> **Problem statement**: Emit an exact copy of the lines running from the start of the records to the line containing "rib_pocket_depth = 1.15", both included.

▼▼▼

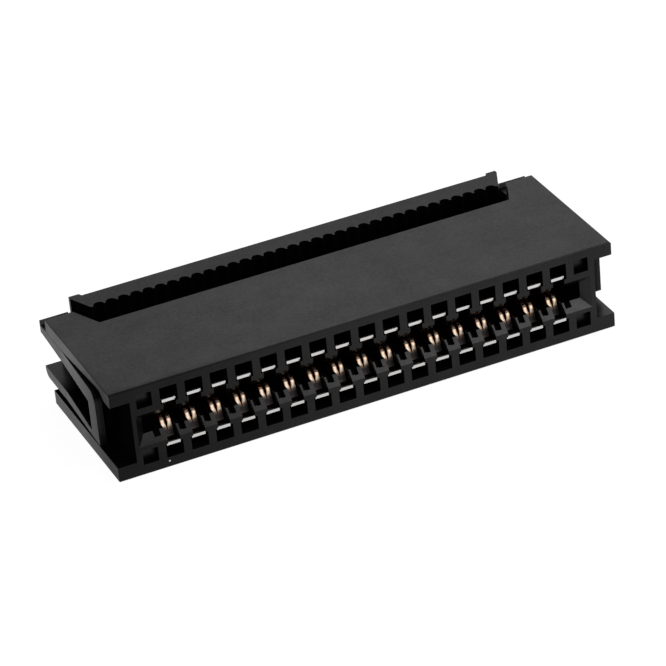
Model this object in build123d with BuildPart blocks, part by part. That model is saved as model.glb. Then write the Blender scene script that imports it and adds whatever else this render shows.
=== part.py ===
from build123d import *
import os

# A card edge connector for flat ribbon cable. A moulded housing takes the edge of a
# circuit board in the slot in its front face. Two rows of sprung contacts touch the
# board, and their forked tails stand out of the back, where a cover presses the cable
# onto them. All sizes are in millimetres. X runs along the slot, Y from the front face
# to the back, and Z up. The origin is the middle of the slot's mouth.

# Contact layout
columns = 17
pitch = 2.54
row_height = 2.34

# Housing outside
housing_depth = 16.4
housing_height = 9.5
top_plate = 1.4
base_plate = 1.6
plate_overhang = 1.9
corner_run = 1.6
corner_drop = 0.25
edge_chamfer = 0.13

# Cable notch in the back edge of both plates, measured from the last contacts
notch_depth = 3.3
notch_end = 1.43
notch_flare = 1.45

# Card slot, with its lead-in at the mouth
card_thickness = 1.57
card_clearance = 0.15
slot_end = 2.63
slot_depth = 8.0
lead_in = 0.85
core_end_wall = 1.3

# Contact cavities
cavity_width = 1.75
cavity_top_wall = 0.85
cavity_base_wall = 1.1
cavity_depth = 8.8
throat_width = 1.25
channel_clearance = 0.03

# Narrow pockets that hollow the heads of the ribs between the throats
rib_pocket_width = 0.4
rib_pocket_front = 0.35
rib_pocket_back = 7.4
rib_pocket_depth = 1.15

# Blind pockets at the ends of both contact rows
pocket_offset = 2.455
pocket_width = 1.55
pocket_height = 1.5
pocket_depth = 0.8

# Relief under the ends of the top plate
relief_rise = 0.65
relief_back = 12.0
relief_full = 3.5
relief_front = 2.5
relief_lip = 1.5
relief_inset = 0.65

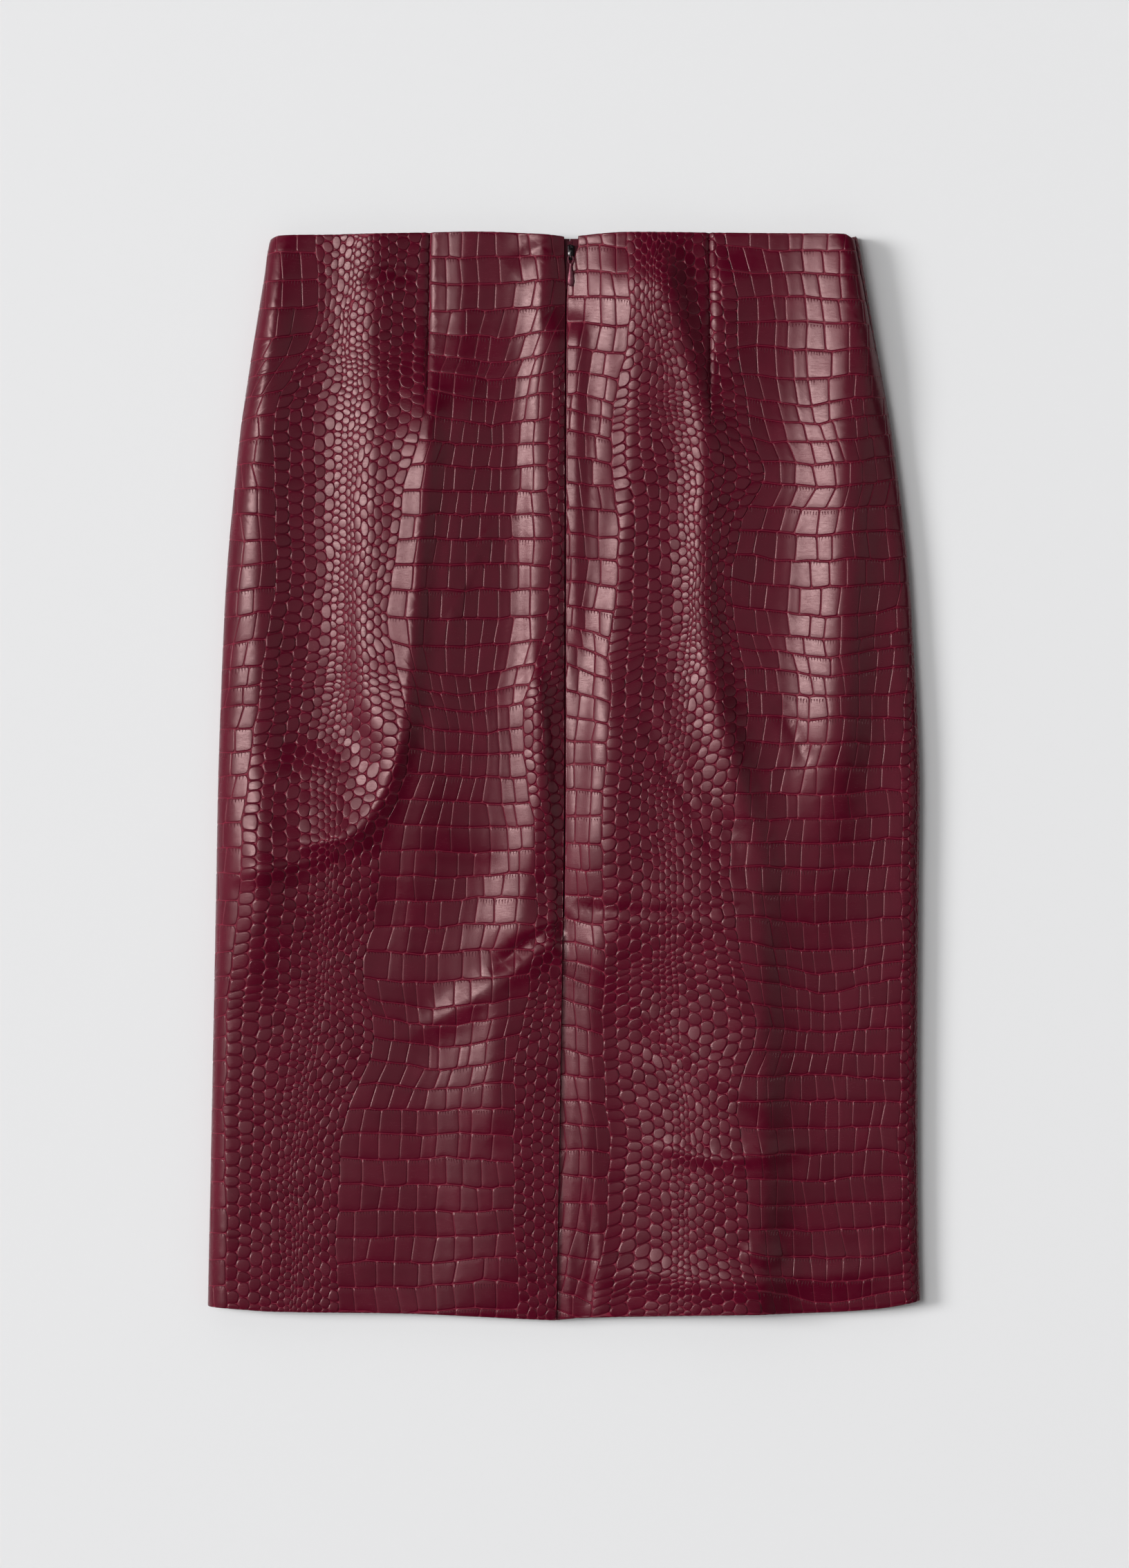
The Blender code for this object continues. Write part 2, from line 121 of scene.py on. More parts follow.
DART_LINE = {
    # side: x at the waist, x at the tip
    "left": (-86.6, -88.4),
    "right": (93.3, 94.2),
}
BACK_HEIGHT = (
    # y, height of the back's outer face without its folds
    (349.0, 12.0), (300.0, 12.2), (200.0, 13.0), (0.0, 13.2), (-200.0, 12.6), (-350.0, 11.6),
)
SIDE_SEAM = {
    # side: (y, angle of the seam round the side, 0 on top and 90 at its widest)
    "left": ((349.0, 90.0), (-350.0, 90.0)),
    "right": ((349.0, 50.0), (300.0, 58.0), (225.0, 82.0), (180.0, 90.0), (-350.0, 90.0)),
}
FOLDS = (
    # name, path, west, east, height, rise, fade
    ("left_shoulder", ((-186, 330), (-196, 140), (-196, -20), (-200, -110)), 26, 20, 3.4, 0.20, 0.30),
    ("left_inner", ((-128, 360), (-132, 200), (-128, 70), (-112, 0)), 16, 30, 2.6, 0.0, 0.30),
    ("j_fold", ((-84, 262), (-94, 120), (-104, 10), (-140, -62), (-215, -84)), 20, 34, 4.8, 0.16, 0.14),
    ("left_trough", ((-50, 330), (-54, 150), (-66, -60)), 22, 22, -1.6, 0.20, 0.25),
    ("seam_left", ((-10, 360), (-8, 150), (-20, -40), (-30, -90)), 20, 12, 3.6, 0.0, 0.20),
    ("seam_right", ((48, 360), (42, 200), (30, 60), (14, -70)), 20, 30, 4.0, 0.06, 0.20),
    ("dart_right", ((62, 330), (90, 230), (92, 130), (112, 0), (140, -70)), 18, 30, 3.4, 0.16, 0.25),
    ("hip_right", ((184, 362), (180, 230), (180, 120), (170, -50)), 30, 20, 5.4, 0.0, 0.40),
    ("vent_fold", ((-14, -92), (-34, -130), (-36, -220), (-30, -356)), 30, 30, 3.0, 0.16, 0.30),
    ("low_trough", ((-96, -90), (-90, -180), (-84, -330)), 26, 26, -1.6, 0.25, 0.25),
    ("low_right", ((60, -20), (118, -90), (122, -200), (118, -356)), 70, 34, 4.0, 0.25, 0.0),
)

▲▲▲

> **Task solution**:
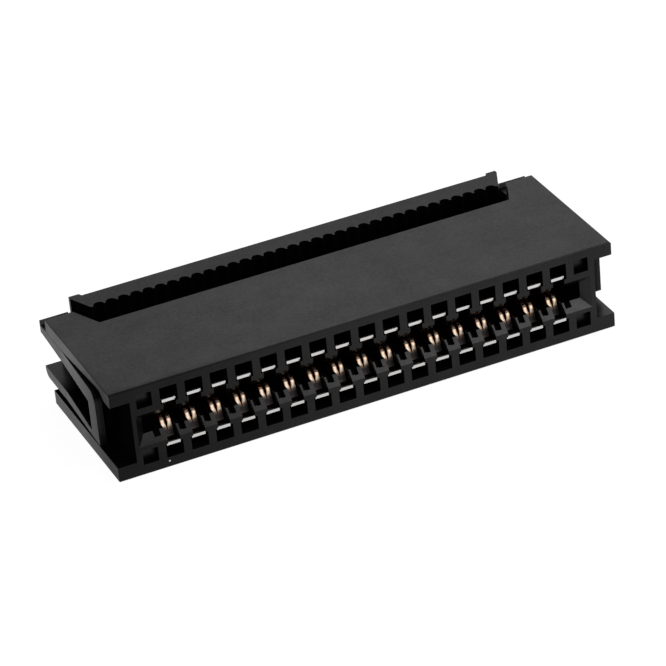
Model this object in build123d with BuildPart blocks, part by part. That model is saved as model.glb. Then write the Blender scene script that imports it and adds whatever else this render shows.
=== part.py ===
from build123d import *
import os

# A card edge connector for flat ribbon cable. A moulded housing takes the edge of a
# circuit board in the slot in its front face. Two rows of sprung contacts touch the
# board, and their forked tails stand out of the back, where a cover presses the cable
# onto them. All sizes are in millimetres. X runs along the slot, Y from the front face
# to the back, and Z up. The origin is the middle of the slot's mouth.

# Contact layout
columns = 17
pitch = 2.54
row_height = 2.34

# Housing outside
housing_depth = 16.4
housing_height = 9.5
top_plate = 1.4
base_plate = 1.6
plate_overhang = 1.9
corner_run = 1.6
corner_drop = 0.25
edge_chamfer = 0.13

# Cable notch in the back edge of both plates, measured from the last contacts
notch_depth = 3.3
notch_end = 1.43
notch_flare = 1.45

# Card slot, with its lead-in at the mouth
card_thickness = 1.57
card_clearance = 0.15
slot_end = 2.63
slot_depth = 8.0
lead_in = 0.85
core_end_wall = 1.3

# Contact cavities
cavity_width = 1.75
cavity_top_wall = 0.85
cavity_base_wall = 1.1
cavity_depth = 8.8
throat_width = 1.25
channel_clearance = 0.03

# Narrow pockets that hollow the heads of the ribs between the throats
rib_pocket_width = 0.4
rib_pocket_front = 0.35
rib_pocket_back = 7.4
rib_pocket_depth = 1.15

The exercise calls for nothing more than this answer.